DETROIT – He served as Detroit mayor from 2009-2013 and played for the Pistons from 1966-1975. With most of his life in a high profile public position you might think you know everything about Dave Bing. There's just one big secret he hoped no one would find out until now.
"I'm blind in one eye," said Bing in an exclusive sit down interview with Local 4's Evrod Cassimy. "All I can see is light out of the eye. I can't make anything out."
The former mayor managed a successful career not only in office but also on the basketball court with only one good eye. It all started when he was a kid.

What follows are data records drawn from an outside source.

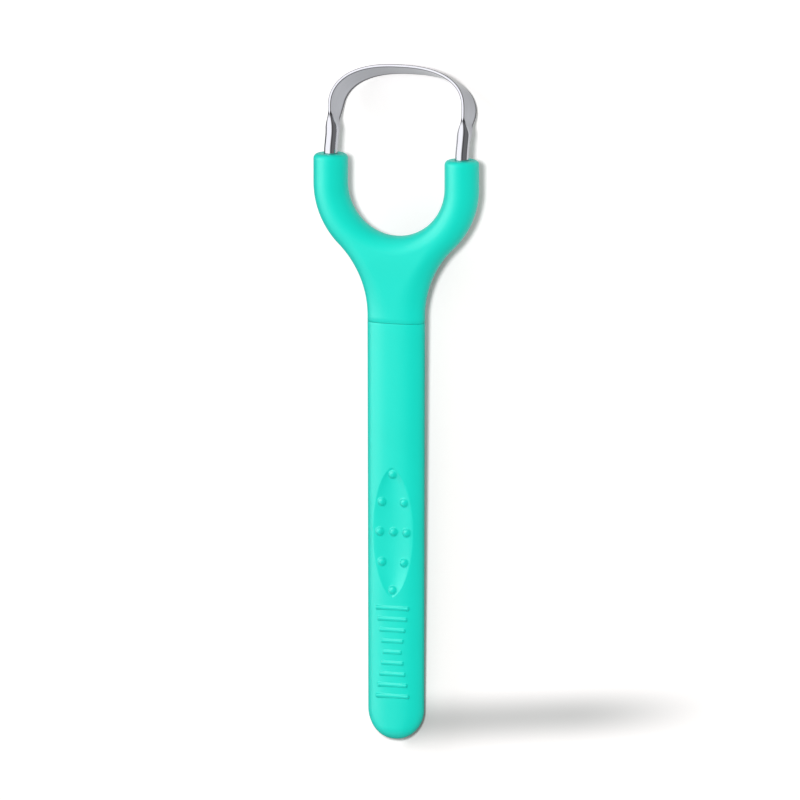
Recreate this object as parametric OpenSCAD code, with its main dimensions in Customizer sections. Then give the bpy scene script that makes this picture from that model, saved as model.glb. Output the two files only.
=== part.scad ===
// Tongue scraper: a stainless steel loop in a forked head that plugs into a soft-covered handle.
// It lies on its back: X across, Y from the tail to the loop, Z up out of the finger pad.

/* [Handle] */
// Length from the tail's end to the seam
handle_len = 106; // [95:1:125]
// Width at the seam
handle_w = 14.8; // [13.6:0.1:16.5]
// Width where the tail's rounding starts
tail_w = 14.4; // [13:0.1:16]
// Thickness
handle_t = 6.8; // [6.2:0.1:8.4]
// Length of the tail's rounded end
tail_len = 7.8; // [5:0.1:12]
// Roundness of the section: 2 is an ellipse, more is squarer
section_power = 2.4; // [2.2:0.1:3.4]
// Open line between the head and the handle
seam_gap = 0.25; // [0.1:0.05:0.5]

/* [Finger pad] */
// Distance of the pad's centre from the tail's end
pad_y = 53; // [50:0.5:56]
// Length of the dished pad
pad_len = 32.8; // [26:0.2:34]
// Width of the dished pad
pad_w = 10.9; // [9:0.1:11.5]
// Depth of the dish
pad_depth = 1.1; // [0.3:0.05:1.2]
// Diameter of a nub
nub_d = 2.4; // [1.6:0.1:2.8]
// How far a nub stands out of the dish
nub_rise = 0.75; // [0.4:0.05:1]

/* [Grip ribs] */
// Number of ribs
rib_count = 9; // [5:2:11]
// Distance of the middle rib from the tail's end
rib_y = 22.6; // [20:0.1:23]
// Distance from one rib to the next
rib_pitch = 2.8; // [2.2:0.1:3]
// Length of the end ribs
rib_long = 8.7; // [7:0.1:10]
// Length of the middle rib
rib_short = 4.9; // [3:0.1:6]
// Width of a rib
rib_w = 1.1; // [0.8:0.1:1.4]
// How far a rib stands out at the middle of the face
rib_rise = 0.3; // [0.2:0.05:0.4]

/* [Fork] */
// Distance between the arms' centres
arm_spacing = 34.4; // [30:0.2:40]
// Diameter of an arm
arm_d = 8.7; // [8:0.1:9.6]
// Straight length of each arm above the bow
arm_straight = 7.2; // [5:0.1:12]
// Height of the bow's centre above the seam
bow_height = 34.6; // [32:0.2:40]
// Height above the seam where the flanks start to flare
flank_start = 1.5; // [0.5:0.1:3]
// Rounding of the arms' tips
tip_round = 1.25; // [0.6:0.05:1.6]
// Thickness of the soft cover on the fork
cover_wall = 1.4; // [1:0.05:1.7]
// Least rounding of the tips inside the cover
core_round = 0.3; // [0.2:0.05:0.6]

/* [Blade] */
// Diameter of the steel wire
wire_d = 3.4; // [2.4:0.1:3.6]
// Width of the flattened band
band_w = 11; // [7:0.1:12]
// Thickness of the flattened band
band_t = 0.75; // [0.5:0.05:1.2]
// Height of the loop above the arms' tips, along the loop
loop_height = 21.2; // [18:0.2:30]
// Height of the arch within the loop
arch_height = 10.8; // [9:0.2:13]
// Squareness of the arch: 2 is an ellipse, more is squarer
arch_power = 2.4; // [2:0.1:3.2]
// How far the loop leans back
loop_lean = 18; // [5:0.5:25]
// Length of each leg above the arm's tip before it starts to thin
leg_round_len = 5; // [2:0.1:7]
// How far the band sits behind the legs
band_setback = 1.4; // [0:0.1:2]
// How far the loop's sides stand out beyond the legs
loop_flare = 0.3; // [0:0.1:0.8]
// Length of each leg inside its socket
leg_depth = 10.4; // [7:0.1:11]

/* [Plug] */
// Thickness of the soft sleeve on the handle
sleeve_wall = 1.35; // [1.2:0.05:1.5]
// Width of the tang
tang_w = 7.6; // [5:0.1:8]
// Thickness of the tang
tang_t = 2.2; // [1.6:0.1:2.3]
// Length of the tang below the seam
tang_len = 20; // [12:0.5:24]
// Chamfer at the tang's end
tang_chamfer = 0.6; // [0.3:0.05:0.9]

/* [Clearances] */
// Around the tang in its socket
tang_fit = 0.05; // [0.03:0.01:0.1]
// Between the tang's end and the bottom of its socket
tang_end_gap = 0.5; // [0.3:0.1:1]
// Around a leg in its socket
leg_fit = 0.04; // [0.02:0.01:0.08]
// Below a leg's end in its socket
leg_end_gap = 0.3; // [0.2:0.1:0.6]
// Between a rigid core and its soft cover
cover_fit = 0.05; // [0.03:0.01:0.1]

/* [Hidden] */

teal = "turquoise";
overrun = 1;

// Facets: rings along a piece, and points around it. The odd number of steps round the arch and the
// half step round each ring put a flat, and not a corner, where the part rests on its back
ring_points = 32;
band_points = 20;
arch_steps = 45;
morph_steps = 11;
bend_steps = 4;
tip_steps = 4;
bow_steps = 8;
fan_steps = 6;
neck_steps = 12;
across_steps = 12;
tail_steps = 8;
pad_steps = 16;
rod_facets = 48;
bump_facets = 24;

// Power of a round section, where section_power and band_power are squarer
round_power = 2;

// Places along Y before the whole part is centred
seam_y = handle_len;
bow_y = seam_y + bow_height;
tip_y = bow_y + arm_straight;

// The fork's outline: an inner half circle, an outer arc round the same centre, and a concave flank
arm_x = arm_spacing / 2;
arm_r = arm_d / 2;
neck_x = handle_w / 2;
outer_r = arm_x + arm_r;
inner_r = arm_x - arm_r;
crotch_y = bow_y - inner_r;
flank_y = seam_y + flank_start;
flank_rise = bow_y - flank_y;
flank_r = (pow(neck_x, 2) + pow(flank_rise, 2) - pow(outer_r, 2)) / (2 * (outer_r - neck_x));
flank_x = neck_x + flank_r;
flank_angle = atan2(flank_rise, flank_x);
blend_y = crotch_y - arm_r;

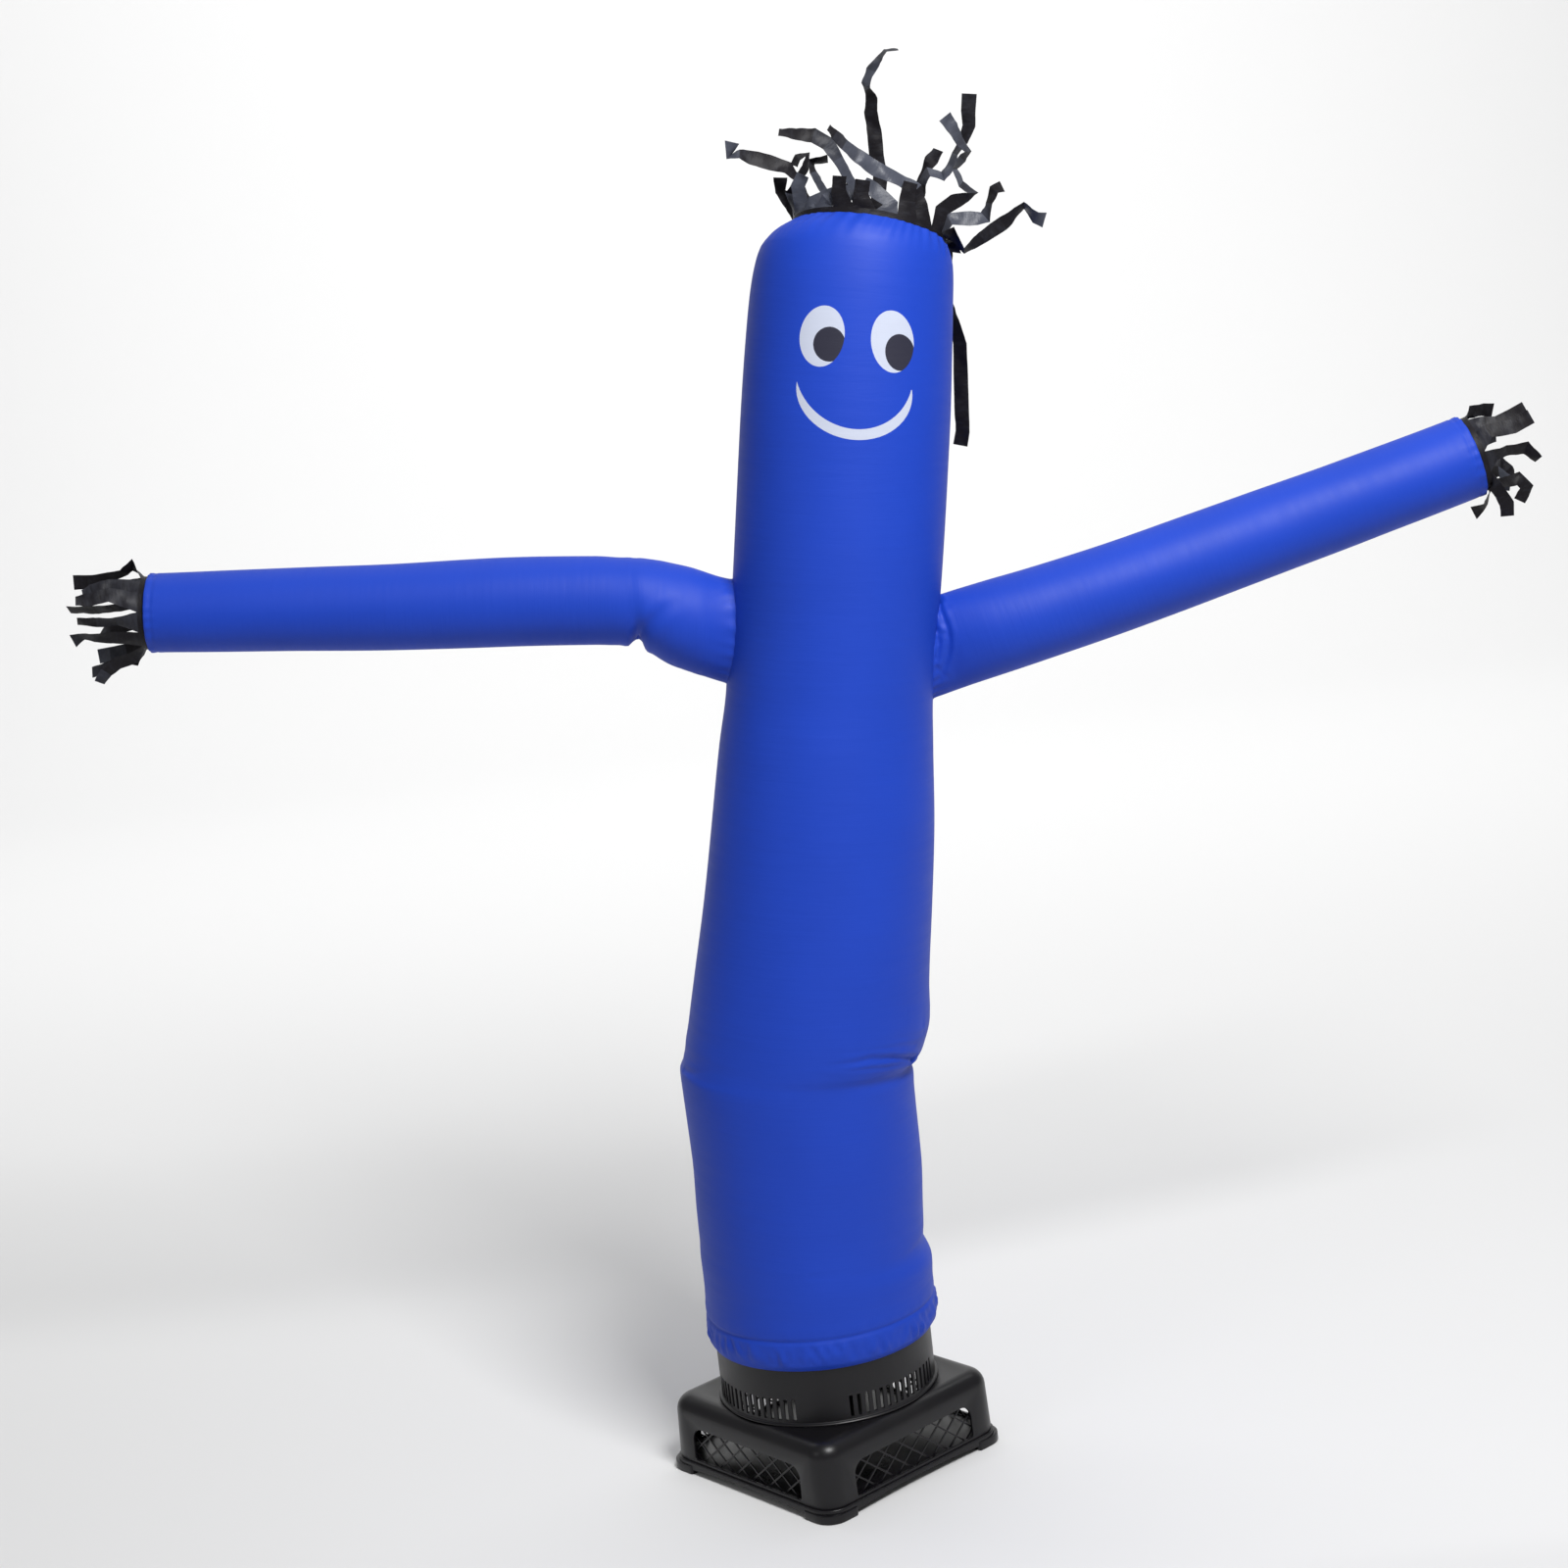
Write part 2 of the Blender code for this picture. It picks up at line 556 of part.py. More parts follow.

"I had an accident when I was five years old," he explained. "I was playing a game and fell on a nail and it hit me on the eye. We were a pretty poor family so you know, the insurance wasn't there to take me to the hospital. So the eye healed on its own and I've had blurred vision since I was five years old."
Growing up playing baseball and then basketball was a challenge.
"All I can see is light out of the eye. I can't make anything out," he added.
But he never wanted anyone to know, especially his opponents when he played professional ball.
"I didn't want anybody to feel sorry for me number one. And I was a competitor. I wasn't about to let my opponents know that I had this injury because they would take advantage of it and so I just kept it quiet. I didn't talk about it. When I had to go take eye tests sometimes I cheated because I would memorize some of the letters and so some of the doctors didn't know really."
And no one really suspected anything...except for one player.
"One of my teammates noticed. 'You don't see too well out of your left eye because I was open and you didn't give me the ball!' I just laughed! Ha! Ha! I never said anything to him I just laughed!" Bing added.
And he's still laughing after 12 years as a professional athlete, 29 years as a businessman, four and a half years as mayor and almost one year as a the head of the Bing Youth Institute. He's using his story to show Detroit young men there's nothing they can't do.
"A lot of us like to make excuses for failure. When you make an excuse you're usually going to fail. I want these young men to know because you're black, because you're poor, because you got a public school education are no excuses to fail. You can success with all of that baggage."